Drying operations are divided into a constant-rate period, where liquid water migrates to the surface faster than the ambient can evaporate it, so the surface remains wet at \( T_{wb} \), and a falling-rate period, where internal moisture transport limits the rate and the surface warms and dries. The transition moisture content depends on the porous structure and initial saturation.

11.4 Concluding Perspective

The material of CHE 312 (merged with CHE 313) knits together three threads. First, a set of linear constitutive laws that let us write a closed PDE for \( T \) or \( c_A \). Second, the mathematical apparatus—ODE techniques, Bessel and Legendre functions, separation of variables, Sturm–Liouville theory, Laplace transforms, similarity solutions—that lets us solve the resulting boundary-value problems analytically in the canonical geometries.

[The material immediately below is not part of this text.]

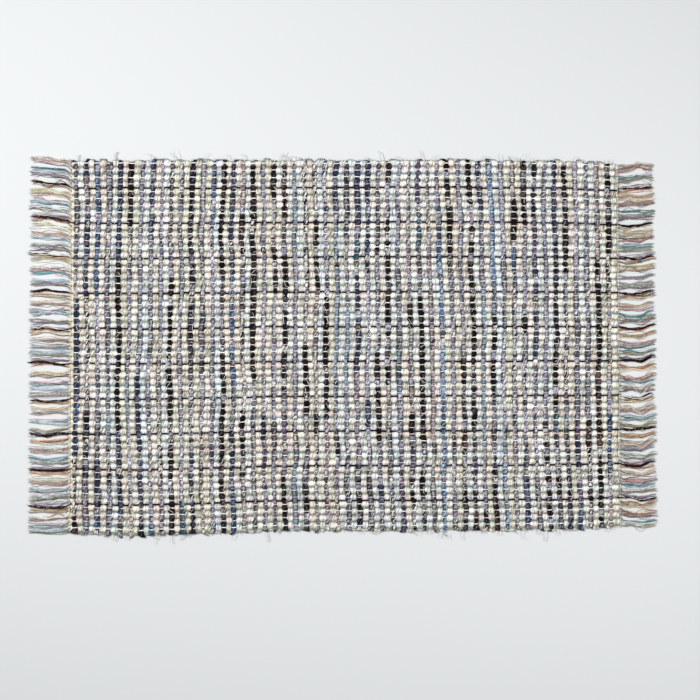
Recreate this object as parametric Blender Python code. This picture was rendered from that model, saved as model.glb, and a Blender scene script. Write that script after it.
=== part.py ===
"""Rag rug: strips of rag woven across a warp of coloured yarns, with the warp ends as a fringe at both ends.

The rug lies flat. X runs along its length, Y across it and Z up, and the origin is under its middle, on the floor.
Three solids make it: the woven body, with a raised rib for each rag, and a fringe at each end. Each fringe grows
out of its heading, the narrow twined strip that locks the weave, and a fine gap parts the heading from the body.
"""
import math
from collections import namedtuple
from random import Random

import bmesh
import bpy

# Driving sizes, in metres
WEFT_COUNT = 104
WARP_COUNT = 106
THICKNESS = 0.008
RIB_DEPTH = 0.0030
HEADING_WIDTH = 0.007
HEADING_HEIGHT = 0.0060
FRINGE_LENGTH = 0.062
PARTING = 0.0003

# How uneven the hand weaving is, in metres
RIB_UNEVEN = 0.0007
SELVEDGE_UNEVEN = 0.0016
VALLEY_TUCK = 0.0018
RAG_WANDER = 0.0006
WANDER_TURNS = 1.5
HEADING_BUMP = 0.0005
FRINGE_RAGGED = 0.005
STRAND_STRAY = 0.0004

# Strands of a fringe lean together in small bunches
BUNCH = 4
BUNCH_PULL = 0.0011

RAG_SEED = 11

# The two short ends of the body: X of each at a share of the way across
EndLine = namedtuple("EndLine", "across left right")
END_LINES = (
    EndLine(0.0, -0.4390, 0.4455),
    EndLine(1.0, -0.4360, 0.4405),
)

# The two long edges: Y of each at a share of the way along. The rug is a little narrower at its right end.
SideLine = namedtuple("SideLine", "along lower upper")
SIDE_LINES = (
    SideLine(0.00, -0.3020, 0.3000),
    SideLine(0.10, -0.3050, 0.3005),
    SideLine(0.28, -0.3010, 0.2995),
    SideLine(0.36, -0.2970, 0.3000),
    SideLine(0.65, -0.2965, 0.3010),
    SideLine(0.90, -0.2945, 0.2990),
    SideLine(1.00, -0.2910, 0.2950),
)

# How far the rags bow along the rug towards the lower and the upper edge, against their middle
Sway = namedtuple("Sway", "along lower upper")
SWAYS = (
    Sway(0.00, 0.0000, 0.0000),
    Sway(0.08, 0.0060, 0.0050),
    Sway(0.25, 0.0040, 0.0030),
    Sway(0.42, 0.0010, 0.0000),
    Sway(0.60, 0.0060, -0.0010),
    Sway(0.72, 0.0045, -0.0070),
    Sway(0.88, 0.0060, -0.0030),
    Sway(1.00, 0.0000, 0.0000),
)

# One rib in section: share of the rag's pitch, height below the crown and tuck of its turn at the edge
RibPoint = namedtuple("RibPoint", "share drop tuck")
RIB = (
    RibPoint(0.00, RIB_DEPTH, VALLEY_TUCK),
    RibPoint(0.30, 0.0, 0.0),
    RibPoint(0.70, 0.0, 0.0),
)

# The body in section across the rug: share of the way across and share of the full height
Row = namedtuple("Row", "across rise")
ROWS = (
    Row(0.000, 0.0),
    Row(0.006, 0.8),
    Row(0.250, 1.0),
    Row(0.500, 1.0),
    Row(0.750, 1.0),
    Row(0.994, 0.8),
    Row(1.000, 0.0),
)

# Rings of a strand past its root: share of its length, width and height
Ring = namedtuple("Ring", "share width height")
RINGS = (
    Ring(0.16, 0.0038, 0.0036),
    Ring(0.56, 0.0034, 0.0032),
    Ring(1.00, 0.0020, 0.0022),
)

# How far the strands sweep across the rug at each ring, for strands at a share of the way across
Sweep = namedtuple("Sweep", "across ring1 ring2 ring3")
LEFT_SWEEPS = (
    Sweep(0.00, -0.0030, -0.0050, -0.0040),
    Sweep(0.25, -0.0035, -0.0050, -0.0030),
    Sweep(0.50, 0.0015, 0.0030, 0.0020),
    Sweep(0.75, 0.0050, 0.0080, 0.0085),
    Sweep(1.00, 0.0080, 0.0105, 0.0130),
)
RIGHT_SWEEPS = (
    Sweep(0.00, -0.0035, -0.0060, -0.0030),
    Sweep(0.25, -0.0020, -0.0035, 0.0030),
    Sweep(0.50, -0.0010, -0.0020, 0.0040),
    Sweep(0.75, -0.0010, -0.0005, 0.0040),
    Sweep(1.00, 0.0020, 0.0050, 0.0055),
)

# Colour and roughness of each solid
Finish = namedtuple("Finish", "name colour roughness")
RAG_FINISH = Finish("rag_cloth", (0.55, 0.56, 0.58, 1.0), 0.9)
LEFT_FINISH = Finish("left_warp_yarn", (0.56, 0.50, 0.45, 1.0), 0.9)
RIGHT_FINISH = Finish("right_warp_yarn", (0.50, 0.48, 0.46, 1.0), 0.9)

# The two fringed ends: share along the rug and way out of it, then the strands' sweeps, finish and seed
End = namedtuple("End", "name along outwards sweeps finish seed")
ENDS = (
    End("fringe_left", 0.0, -1, LEFT_SWEEPS, LEFT_FINISH, 23),
    End("fringe_right", 1.0, 1, RIGHT_SWEEPS, RIGHT_FINISH, 24),
)


def read(table, column, at):
    """Value of a table's column at a share of the way down its first column, eased from row to row."""
    for low, high in zip(table, table[1:]):
        if at <= high[0]:
            share = (at - low[0]) / (high[0] - low[0])
            ease = share * share * (3 - 2 * share)
            return getattr(low, column) + ease * (getattr(high, column) - getattr(low, column))
    return getattr(table[-1], column)


def end_x(side, across):
    """X of a short end of the body, which is straight."""
    lower, upper = (getattr(line, side) for line in END_LINES)
    return lower + across * (upper - lower)


def place(along, across):
    """X and Y of the crossing of the rag at a share along the rug and the warp at a share across it."""
    from_middle = 2 * across - 1
    bow = read(SWAYS, "upper" if from_middle > 0 else "lower", along) * from_middle ** 2
    left = end_x("left", across)
    x = left + along * (end_x("right", across) - left) + bow
    lower = read(SIDE_LINES, "lower", along)
    upper = read(SIDE_LINES, "upper", along)
    return x, lower + across * (upper - lower)


Line = namedtuple("Line", "along height lower_reach upper_reach wander")


def rib_lines():
    """Every line across the body, three to a rag, and the last one that closes the right end."""
    rng = Random(RAG_SEED)
    lines = []
    for rag in range(WEFT_COUNT):
        crown = THICKNESS - rng.uniform(0, RIB_UNEVEN)
        reaches = [rng.uniform(-SELVEDGE_UNEVEN, SELVEDGE_UNEVEN) for _ in range(2)]
        wander = rng.uniform(0, 2 * math.pi)
        for point in RIB:
            along = (rag + point.share) / WEFT_COUNT
            lines.append(Line(along, crown - point.drop, *(r - point.tuck for r in reaches), wander))
    lines[0] = Line(0.0, THICKNESS - RIB_DEPTH, 0.0, 0.0, 0.0)
    lines.append(Line(1.0, THICKNESS - RIB_DEPTH, 0.0, 0.0, 0.0))
    return lines


def body_point(line, row):
    """Place of one point of the body, on a line across it and a row along it."""
    x, y = place(line.along, row.across)
    if row.across == ROWS[0].across:
        y -= line.lower_reach
    elif row.across == ROWS[-1].across:
        y += line.upper_reach
    if 0 < line.along < 1:
        x += RAG_WANDER * math.sin(2 * math.pi * WANDER_TURNS * row.across + line.wander)
    return x, y, line.height * row.rise


def add_object(name, bm, finish):
    """A closed mesh, turned to face outwards, as a named object with a finish of its own."""
    bmesh.ops.recalc_face_normals(bm, faces=bm.faces)
    mesh = bpy.data.meshes.new(name)
    bm.to_mesh(mesh)
    bm.free()
    material = bpy.data.materials.new(finish.name)
    material.use_nodes = True
    shader = material.node_tree.nodes["Principled BSDF"]
    shader.inputs["Base Color"].default_value = finish.colour
    shader.inputs["Roughness"].default_value = finish.roughness
    shader.inputs["Metallic"].default_value = 0.0
    mesh.materials.append(material)
    thing = bpy.data.objects.new(name, mesh)
    bpy.context.scene.collection.objects.link(thing)
    return thing


def make_body():
    """The woven body: ribs across its top, uneven woven edges at both sides and a flat underside."""
    bm = bmesh.new()
    lines = [[bm.verts.new(body_point(line, row)) for row in ROWS] for line in rib_lines()]
    for near, far in zip(lines, lines[1:]):
        for row in range(len(ROWS) - 1):
            bm.faces.new((near[row], near[row + 1], far[row + 1], far[row]))
        bm.faces.new((near[0], far[0], far[-1], near[-1]))
    bm.faces.new(lines[0])
    bm.faces.new(lines[-1])
    return add_object("rug_body", bm, RAG_FINISH)


def heading_points(end, boundary):
    """A heading's section at a boundary between two warps: inner low and high, then outer high and low."""
    across = boundary / WARP_COUNT
    x, y = place(end.along, across)
    inner = x + end.outwards * PARTING
    outer = inner + end.outwards * HEADING_WIDTH
    high = HEADING_HEIGHT - HEADING_BUMP * (boundary % 2)
    return (inner, y, 0), (inner, y, high), (outer, y, RINGS[0].height), (outer, y, 0)


def bunch_lean(strand):
    """How far a strand leans across the rug, towards the middle of its bunch."""
    return ((BUNCH - 1) / 2 - strand % BUNCH) * BUNCH_PULL


def make_fringe(end):
    """A heading with all its strands, which share the heading's outer wall and part from each other past it."""
    rng = Random(end.seed)
    bm = bmesh.new()
    sections = [[bm.verts.new(point) for point in heading_points(end, k)] for k in range(WARP_COUNT + 1)]
    for near, far in zip(sections, sections[1:]):
        for corner in (0, 1):
            bm.faces.new((near[corner], near[corner + 1], far[corner + 1], far[corner]))
        bm.faces.new((near[3], near[0], far[0], far[3]))
    bm.faces.new(sections[0])
    bm.faces.new(sections[-1])
    for strand in range(WARP_COUNT):
        near, far = sections[strand], sections[strand + 1]
        ring = [near[3], far[3], far[2], near[2]]
        root_x = (near[3].co.x + far[3].co.x) / 2
        root_y = (near[3].co.y + far[3].co.y) / 2
        length = FRINGE_LENGTH - rng.uniform(0, FRINGE_RAGGED)
        stray = rng.uniform(-STRAND_STRAY, STRAND_STRAY)
        for number, shape in enumerate(RINGS, start=1):
            x = root_x + end.outwards * length * shape.share
            y = root_y + read(end.sweeps, f"ring{number}", (strand + 0.5) / WARP_COUNT)
            y += bunch_lean(strand) * min(1, shape.share / RINGS[1].share) + stray * shape.share
            half = shape.width / 2
            corners = ((-half, 0), (half, 0), (half, shape.height), (-half, shape.height))
            fresh = [bm.verts.new((x, y + aside, up)) for aside, up in corners]
            for corner in range(4):
                beside = (corner + 1) % 4
                bm.faces.new((ring[corner], ring[beside], fresh[beside], fresh[corner]))
            ring = fresh
        bm.faces.new(ring)
    return add_object(end.name, bm, end.finish)


def centre_on_origin(things):
    """Move the meshes together, so that the origin is under the middle of their common box."""
    points = [vert.co for thing in things for vert in thing.data.vertices]
    shift_x = (min(p.x for p in points) + max(p.x for p in points)) / 2
    shift_y = (min(p.y for p in points) + max(p.y for p in points)) / 2
    for point in points:
        point.x -= shift_x
        point.y -= shift_y


def main():
    """Clear the scene and make the rug."""
    for old in list(bpy.data.objects):
        bpy.data.objects.remove(old)
    centre_on_origin([make_body()] + [make_fringe(end) for end in ENDS])


main()
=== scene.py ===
"""Rag rug: the woven surface, headings, fringe and loose lint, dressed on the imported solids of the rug.

Cloth rags run across the rug as wefts, cream ones in turn with coloured ones, and a warp of thin coloured
yarns binds them in plain weave. Every rag and yarn is modelled as a tube that goes over and under its
neighbours. All sizes are in metres. Places along and across the rug are shares from 0 to 1 unless a name
says otherwise.
"""
import logging
from collections.abc import Sequence
from dataclasses import dataclass, field
from enum import Enum

import bpy
import numpy as np
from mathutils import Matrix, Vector


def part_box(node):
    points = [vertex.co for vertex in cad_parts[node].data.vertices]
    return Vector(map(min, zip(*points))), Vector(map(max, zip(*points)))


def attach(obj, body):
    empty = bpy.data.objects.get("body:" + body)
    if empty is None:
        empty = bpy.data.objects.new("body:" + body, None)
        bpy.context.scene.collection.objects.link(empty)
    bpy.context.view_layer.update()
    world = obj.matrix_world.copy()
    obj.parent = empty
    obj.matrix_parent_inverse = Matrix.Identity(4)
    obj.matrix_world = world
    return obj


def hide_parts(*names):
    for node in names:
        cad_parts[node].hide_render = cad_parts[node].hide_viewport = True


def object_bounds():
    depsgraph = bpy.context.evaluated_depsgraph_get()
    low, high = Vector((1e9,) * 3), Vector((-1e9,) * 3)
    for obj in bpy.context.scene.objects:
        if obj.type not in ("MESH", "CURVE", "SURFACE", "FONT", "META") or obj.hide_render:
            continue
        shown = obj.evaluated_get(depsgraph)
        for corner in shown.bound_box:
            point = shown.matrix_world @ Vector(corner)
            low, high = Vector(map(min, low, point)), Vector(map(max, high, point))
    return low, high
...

Third, empirical correlations and film-theoretic models that cover the turbulent and multiphase regimes where the mathematics alone cannot reach. The unifying idea is that a flux is driven by a gradient, and that the same partial differential equation, with the same boundary-condition structure, describes phenomena as different as a cooling ingot, a dissolving drug tablet, and a packed absorption column. A student who internalizes this structure finds that problems that seemed to belong to separate courses (heat exchanger design, absorber design, catalyst effectiveness) are all variants of the same mathematical theme.